July, 2008. Then he remembered that she'd gotten a new phone, a new plan, a new carrier—and a new number that summer. What had she said at the time? Something about an old boyfriend who wouldn't stop calling. Deb would know.

He flipped through the pages, taking note of all the out-of-state calls Belinda had made over the 2007-08
school year and into the summer of 2008. Maybe Deb knew something about those as well.

He tucked the bill back into the folder with the others and took the whole thing with him. Back in the car, he plugged his phone into the charger to give it a little more juice. He had a feeling he'd need every one of those bars before the night was over.

EIGHT

S
o how'd your first day go?” Mallory said, as she stopped in Emme's office on her way home for the night.

“Good. Really good, actually.” Emme ticked off her accomplishments on the fingers of one hand. “I met with Nick Perone, Chief Dietrich, Debra New-house, and got back in time to pick Chloe up from school, though just barely.”

“I'd say that qualifies as damned good.” Mallory dropped her briefcase near the door and came partway into the room. “What's the uncle like?”

Emme thought it over for a moment, considering how best to answer.
Tall, dark, and oh-my-goodness
first came to mind, but this being her first case, she went for something a little more professional.

“Seems smart. Smart enough to run a profitable business. He's what a cop I used to know would call a gearhead.”

“A what?”

“A gearhead. Really into cars. He repairs—excuse me, he
restores
old ones. Excuse me twice, that would
be classic automobiles. He has this spiffy garage that doesn't look anything remotely like a garage from the outside. It's brick, Federal looking. Very nice.” She paused before adding, “I'd say he cares a lot about his niece. I think he suspects she might be dead, but he needs to know for sure. I don't think he's deluding himself, where she's concerned. He pretty much reiterated everything in the report he had submitted, but I did learn something very interesting. I asked about getting in touch with the girl's father, you know, thinking maybe she took off with him, but according to Nick, he's never known who the father was. That had been in the report, but I thought it had been miswritten or something. I mean, you'd know who your niece's father was, wouldn't you?”

“The girl's mother is his sister, right?” Mallory frowned. “How could he not know?”

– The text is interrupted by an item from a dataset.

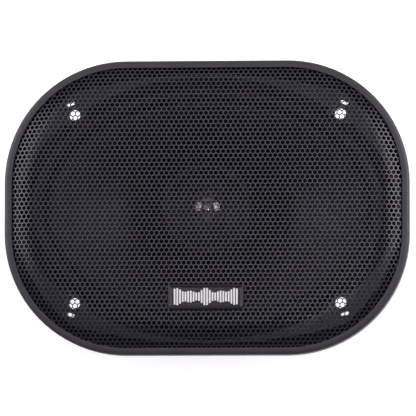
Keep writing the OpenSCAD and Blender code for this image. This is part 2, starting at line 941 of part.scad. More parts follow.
// Hollow eyelets that join each lead to its tab
module tab_rivets() color("#c9b26a")
    for (x = [-1, 1])
        translate([x * tab_x, tab_y, 0]) {
            translate([0, 0, board_z - tab_t - 0.05])
                cylinder(r = 1.2, h = board_t + tab_t + 0.1);
            translate([0, 0, board_z - tab_t - 0.6])
                cylinder(r = 2, h = 0.5);
            translate([0, 0, board_z + board_t + 0.05])
                cylinder(r = 2, h = 0.5);
        }

module tinsel_lead_positive() color("#b5713c")
    wire(tinsel_route, tinsel_r);

module tinsel_lead_negative() color("#2b2b2d")
    mirror([1, 0, 0])
        wire(tinsel_route, tinsel_r);

module capacitor() color("#1d3f7a") {
    translate([-capacitor_l / 2, capacitor_y, capacitor_z])
        rotate([0, 90, 0])
            cylinder(r = capacitor_r, h = capacitor_l);
    translate([-capacitor_l / 2 - 1.8, capacitor_y, capacitor_z])
        rotate([0, 90, 0])
            cylinder(r = 0.4, h = capacitor_l + 3.6);
}

function shifted(route, x) = [for (p = route) add(p, [x, 0, 0])];

module tweeter_lead_positive() color("#c23a2e") {
    wire(concat(shifted(tweeter_route, -wire_x), capacitor_route), wire_r);
    wire(positive_tail, wire_r);
}

module tweeter_lead_negative() color("#252528")
    wire(concat(shifted(tweeter_route, wire_x), negative_tail), wire_r);

base_ring();
rear_gasket();
basket();
front_gasket();
surround();
cone();
lead_anchors();
dust_filter();
voice_coil_former();
voice_coil_winding();
spider();
top_plate();
magnet();
back_plate();
magnet_boot();
basket_rivets();
tweeter_post();
post_washer();
post_nut();
tweeter_housing();
tweeter_bezel();
tweeter_yoke();
tweeter_magnet();
tweeter_pole_cap();
tweeter_felt_pad();
tweeter_dome();
tweeter_surround();
tweeter_voice_coil();
terminal_board();
board_rivets();
positive_tab();
negative_tab();
tab_rivets();
tinsel_lead_positive();
tinsel_lead_negative();
capacitor();
tweeter_lead_positive();
tweeter_lead_negative();
grille_ring();
grille_mesh();
badge();
badge_emblem();
badge_push_nuts();
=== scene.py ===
"""Looks of an oval coaxial car speaker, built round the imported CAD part. Shapes are in millimetres."""

import json
import math
from contextlib import contextmanager

import bmesh
import bpy
import numpy as np
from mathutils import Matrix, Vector
from mathutils.geometry import tessellate_polygon


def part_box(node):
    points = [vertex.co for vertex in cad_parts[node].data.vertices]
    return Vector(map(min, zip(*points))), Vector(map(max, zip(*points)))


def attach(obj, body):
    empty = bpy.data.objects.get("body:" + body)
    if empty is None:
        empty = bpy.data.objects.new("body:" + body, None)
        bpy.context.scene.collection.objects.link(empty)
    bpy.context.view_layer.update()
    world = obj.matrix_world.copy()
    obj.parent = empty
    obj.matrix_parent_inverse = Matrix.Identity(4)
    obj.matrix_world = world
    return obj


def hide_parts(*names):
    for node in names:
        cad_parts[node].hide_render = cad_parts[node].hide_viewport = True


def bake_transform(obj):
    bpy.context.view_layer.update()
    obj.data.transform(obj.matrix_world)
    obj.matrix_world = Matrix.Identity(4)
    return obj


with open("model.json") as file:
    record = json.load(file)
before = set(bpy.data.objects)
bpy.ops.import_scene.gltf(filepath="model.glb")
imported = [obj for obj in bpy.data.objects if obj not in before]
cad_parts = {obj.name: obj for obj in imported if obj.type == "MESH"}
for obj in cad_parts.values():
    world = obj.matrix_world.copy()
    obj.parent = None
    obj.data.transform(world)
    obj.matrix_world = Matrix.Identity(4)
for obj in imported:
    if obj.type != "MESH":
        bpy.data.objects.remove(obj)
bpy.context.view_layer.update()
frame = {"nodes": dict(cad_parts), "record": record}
scene = bpy.context.scene
nodes = frame["nodes"]
slot_of = {row["node"]: row["material_slot"] for row in frame["record"]["subparts"]}

MM = 0.001
MERGE_DISTANCE = 2e-6
TURN = 2 * math.pi

# ---- Driving sizes, in millimetres, the same as the frame's ----

GRILLE_W, GRILLE_H, GRILLE_R = 246, 179, 74
RING_TOP, RING_BOTTOM, RING_WALL, RING_BAND = 14, 0.5, 2, 4.4
SEAT_Z = 12.6
SHEET_T, SHEET_EDGE = 0.8, 2.3
SHOULDER_RUN, SHOULDER_SLOPE = 18, math.radians(33)
SHOULDER_START = RING_BAND + 0.2
SHOULDER_R = SHOULDER_RUN / math.sin(SHOULDER_SLOPE)
CROWN_Z = SEAT_Z + SHOULDER_R * (1 - math.cos(SHOULDER_SLOPE))
HOLE_PITCH, HOLE_WIDTH = 3.0, 2.42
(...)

“That was my reaction, too, but he said that his sister never told him, and when he hinted around about it, she shut down the conversation. So he let it go, figuring it was just something she didn't want to talk about.”

“Like maybe a relationship that didn't work out?”

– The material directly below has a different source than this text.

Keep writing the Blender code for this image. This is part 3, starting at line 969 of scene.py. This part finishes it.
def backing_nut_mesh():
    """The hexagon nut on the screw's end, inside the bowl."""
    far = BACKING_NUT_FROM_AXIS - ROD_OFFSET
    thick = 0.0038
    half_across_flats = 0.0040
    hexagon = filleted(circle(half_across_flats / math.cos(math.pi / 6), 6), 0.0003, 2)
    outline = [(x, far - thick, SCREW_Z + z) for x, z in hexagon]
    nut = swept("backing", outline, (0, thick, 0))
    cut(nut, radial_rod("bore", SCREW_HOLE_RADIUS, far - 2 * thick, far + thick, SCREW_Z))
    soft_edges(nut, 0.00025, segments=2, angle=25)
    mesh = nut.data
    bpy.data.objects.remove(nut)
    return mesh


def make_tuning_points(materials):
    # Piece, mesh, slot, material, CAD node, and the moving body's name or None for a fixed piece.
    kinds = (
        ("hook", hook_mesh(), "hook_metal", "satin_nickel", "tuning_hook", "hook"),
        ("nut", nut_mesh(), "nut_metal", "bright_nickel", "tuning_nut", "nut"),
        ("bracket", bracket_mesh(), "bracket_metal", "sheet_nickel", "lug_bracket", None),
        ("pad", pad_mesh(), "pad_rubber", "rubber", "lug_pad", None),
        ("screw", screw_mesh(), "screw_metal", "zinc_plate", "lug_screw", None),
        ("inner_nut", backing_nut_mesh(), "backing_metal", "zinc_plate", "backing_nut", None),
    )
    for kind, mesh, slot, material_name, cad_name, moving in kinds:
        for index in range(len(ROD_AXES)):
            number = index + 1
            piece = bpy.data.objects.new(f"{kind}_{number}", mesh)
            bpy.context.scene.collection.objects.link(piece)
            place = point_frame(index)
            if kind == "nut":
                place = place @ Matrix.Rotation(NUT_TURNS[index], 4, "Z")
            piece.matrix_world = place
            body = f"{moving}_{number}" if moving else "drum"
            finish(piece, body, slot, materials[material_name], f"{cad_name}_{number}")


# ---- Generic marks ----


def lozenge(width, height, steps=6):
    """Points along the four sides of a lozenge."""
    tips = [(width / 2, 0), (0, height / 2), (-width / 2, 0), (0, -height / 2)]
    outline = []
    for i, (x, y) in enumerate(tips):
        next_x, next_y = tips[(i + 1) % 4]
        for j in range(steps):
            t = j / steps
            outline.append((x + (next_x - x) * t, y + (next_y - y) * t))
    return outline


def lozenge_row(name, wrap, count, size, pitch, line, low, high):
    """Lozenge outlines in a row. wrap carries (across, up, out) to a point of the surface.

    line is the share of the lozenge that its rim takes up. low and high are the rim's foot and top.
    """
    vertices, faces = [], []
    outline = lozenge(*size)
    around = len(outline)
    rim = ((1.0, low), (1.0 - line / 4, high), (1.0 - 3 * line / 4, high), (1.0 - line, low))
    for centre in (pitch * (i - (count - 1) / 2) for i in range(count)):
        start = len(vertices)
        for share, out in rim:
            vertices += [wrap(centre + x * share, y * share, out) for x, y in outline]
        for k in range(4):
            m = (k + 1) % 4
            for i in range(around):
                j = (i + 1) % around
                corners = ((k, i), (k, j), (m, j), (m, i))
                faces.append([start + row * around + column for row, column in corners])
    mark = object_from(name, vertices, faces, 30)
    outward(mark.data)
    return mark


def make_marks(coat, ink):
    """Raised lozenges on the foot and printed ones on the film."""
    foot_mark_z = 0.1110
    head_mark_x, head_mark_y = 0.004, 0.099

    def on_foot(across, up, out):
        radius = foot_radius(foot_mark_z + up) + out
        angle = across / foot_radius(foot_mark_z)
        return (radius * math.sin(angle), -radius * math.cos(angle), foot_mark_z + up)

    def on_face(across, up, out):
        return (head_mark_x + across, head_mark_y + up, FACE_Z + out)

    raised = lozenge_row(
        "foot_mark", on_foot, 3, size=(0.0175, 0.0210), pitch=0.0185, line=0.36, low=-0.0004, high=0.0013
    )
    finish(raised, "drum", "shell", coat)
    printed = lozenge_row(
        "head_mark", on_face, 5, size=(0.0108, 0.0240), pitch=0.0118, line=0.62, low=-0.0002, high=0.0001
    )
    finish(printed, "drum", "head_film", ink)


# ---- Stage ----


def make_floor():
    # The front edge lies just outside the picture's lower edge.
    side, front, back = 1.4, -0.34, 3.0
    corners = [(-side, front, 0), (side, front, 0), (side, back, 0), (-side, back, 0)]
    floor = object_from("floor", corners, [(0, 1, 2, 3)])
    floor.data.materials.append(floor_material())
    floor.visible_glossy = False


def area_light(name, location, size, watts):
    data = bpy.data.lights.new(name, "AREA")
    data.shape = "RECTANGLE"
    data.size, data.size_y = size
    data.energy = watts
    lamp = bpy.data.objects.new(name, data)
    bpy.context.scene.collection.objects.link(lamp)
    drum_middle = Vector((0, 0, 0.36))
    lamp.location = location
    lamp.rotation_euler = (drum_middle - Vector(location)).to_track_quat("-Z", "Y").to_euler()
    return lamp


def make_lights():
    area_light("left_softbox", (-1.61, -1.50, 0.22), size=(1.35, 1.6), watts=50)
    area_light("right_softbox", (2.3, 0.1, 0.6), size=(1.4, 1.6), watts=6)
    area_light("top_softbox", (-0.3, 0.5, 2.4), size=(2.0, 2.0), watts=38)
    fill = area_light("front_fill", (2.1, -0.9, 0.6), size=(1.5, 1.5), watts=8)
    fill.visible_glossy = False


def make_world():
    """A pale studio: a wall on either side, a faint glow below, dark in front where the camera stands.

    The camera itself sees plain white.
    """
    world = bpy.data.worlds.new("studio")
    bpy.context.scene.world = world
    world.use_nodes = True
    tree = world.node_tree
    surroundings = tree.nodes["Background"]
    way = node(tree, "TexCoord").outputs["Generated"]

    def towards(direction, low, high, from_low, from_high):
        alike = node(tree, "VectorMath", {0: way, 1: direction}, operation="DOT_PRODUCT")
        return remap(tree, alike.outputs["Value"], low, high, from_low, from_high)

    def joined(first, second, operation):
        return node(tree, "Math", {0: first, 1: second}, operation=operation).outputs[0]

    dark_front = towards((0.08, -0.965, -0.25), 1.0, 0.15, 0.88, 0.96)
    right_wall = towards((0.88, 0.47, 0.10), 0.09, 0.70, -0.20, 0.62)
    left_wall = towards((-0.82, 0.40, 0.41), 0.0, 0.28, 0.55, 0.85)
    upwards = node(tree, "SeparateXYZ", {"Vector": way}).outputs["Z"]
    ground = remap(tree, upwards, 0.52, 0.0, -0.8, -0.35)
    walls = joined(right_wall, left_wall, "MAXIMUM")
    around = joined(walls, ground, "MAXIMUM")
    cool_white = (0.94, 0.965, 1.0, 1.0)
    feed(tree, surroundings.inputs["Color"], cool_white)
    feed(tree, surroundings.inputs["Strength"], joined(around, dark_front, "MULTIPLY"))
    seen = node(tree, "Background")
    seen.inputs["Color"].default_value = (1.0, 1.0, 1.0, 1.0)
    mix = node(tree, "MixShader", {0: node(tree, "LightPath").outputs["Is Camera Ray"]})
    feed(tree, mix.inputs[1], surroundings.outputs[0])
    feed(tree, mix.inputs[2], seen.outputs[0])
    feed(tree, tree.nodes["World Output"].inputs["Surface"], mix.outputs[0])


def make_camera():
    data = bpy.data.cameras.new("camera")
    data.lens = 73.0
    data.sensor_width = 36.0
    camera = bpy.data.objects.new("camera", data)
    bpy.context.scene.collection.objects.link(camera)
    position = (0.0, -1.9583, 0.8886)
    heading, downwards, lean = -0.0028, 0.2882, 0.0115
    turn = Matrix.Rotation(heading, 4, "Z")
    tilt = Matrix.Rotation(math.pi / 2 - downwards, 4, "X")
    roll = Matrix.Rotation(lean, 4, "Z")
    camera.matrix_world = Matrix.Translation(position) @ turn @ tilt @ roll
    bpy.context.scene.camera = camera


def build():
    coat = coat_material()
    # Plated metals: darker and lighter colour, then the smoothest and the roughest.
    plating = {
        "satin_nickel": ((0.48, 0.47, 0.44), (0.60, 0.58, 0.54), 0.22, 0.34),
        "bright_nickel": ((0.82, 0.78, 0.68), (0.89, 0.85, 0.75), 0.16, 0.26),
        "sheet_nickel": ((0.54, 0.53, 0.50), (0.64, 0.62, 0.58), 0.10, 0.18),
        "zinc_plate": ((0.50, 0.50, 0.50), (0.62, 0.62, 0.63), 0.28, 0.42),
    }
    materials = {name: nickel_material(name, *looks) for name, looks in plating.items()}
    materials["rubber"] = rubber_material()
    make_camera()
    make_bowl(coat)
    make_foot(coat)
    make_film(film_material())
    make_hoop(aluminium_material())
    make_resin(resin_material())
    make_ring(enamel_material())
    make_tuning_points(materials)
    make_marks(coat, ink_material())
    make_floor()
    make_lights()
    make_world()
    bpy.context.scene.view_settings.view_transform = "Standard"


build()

Emme nodded. “I suppose. He said the only thing she ever told him about Belinda's father was that he would never be a factor in her life.”

“So maybe she never told the guy she was pregnant, and decided to raise her baby on her own.”

“That's what it sounds like to me.” Emme rested her head against the back of her chair.

“Any chance the father might have found out somehow, and came looking for her?”

“There's no way of knowing. Wendy—the mother of the missing girl—died in a car accident five years ago. Who knows who she might have been in touch with before she died?” Emme swiveled the chair slowly, side to side. “Now, the roommate did say that Belle—Belinda—once said that she didn't have a father, but she assumed that meant the father was dead or was AWOL.”

“Did the roommate have anything else to say?”

“Only that while the police report reflects that Belinda took her laptop with her, Debra says that isn't so. She claims that the laptop was still on Belinda's desk when she woke up, hours after Belinda left the room. It was gone later that day, but she can't pinpoint when it disappeared.”

“Did she report that to the police?”

“No, but I called the chief on my way back and told him. He was going to speak with the reporting officer about that. Debra thinks he merely misunderstood what she said.”

“Any other little gems surface?”

“Not that I can think of offhand.”

The sound of two small feet running drew their attention to the hall. Seconds later, Chloe and Susanna appeared in the doorway.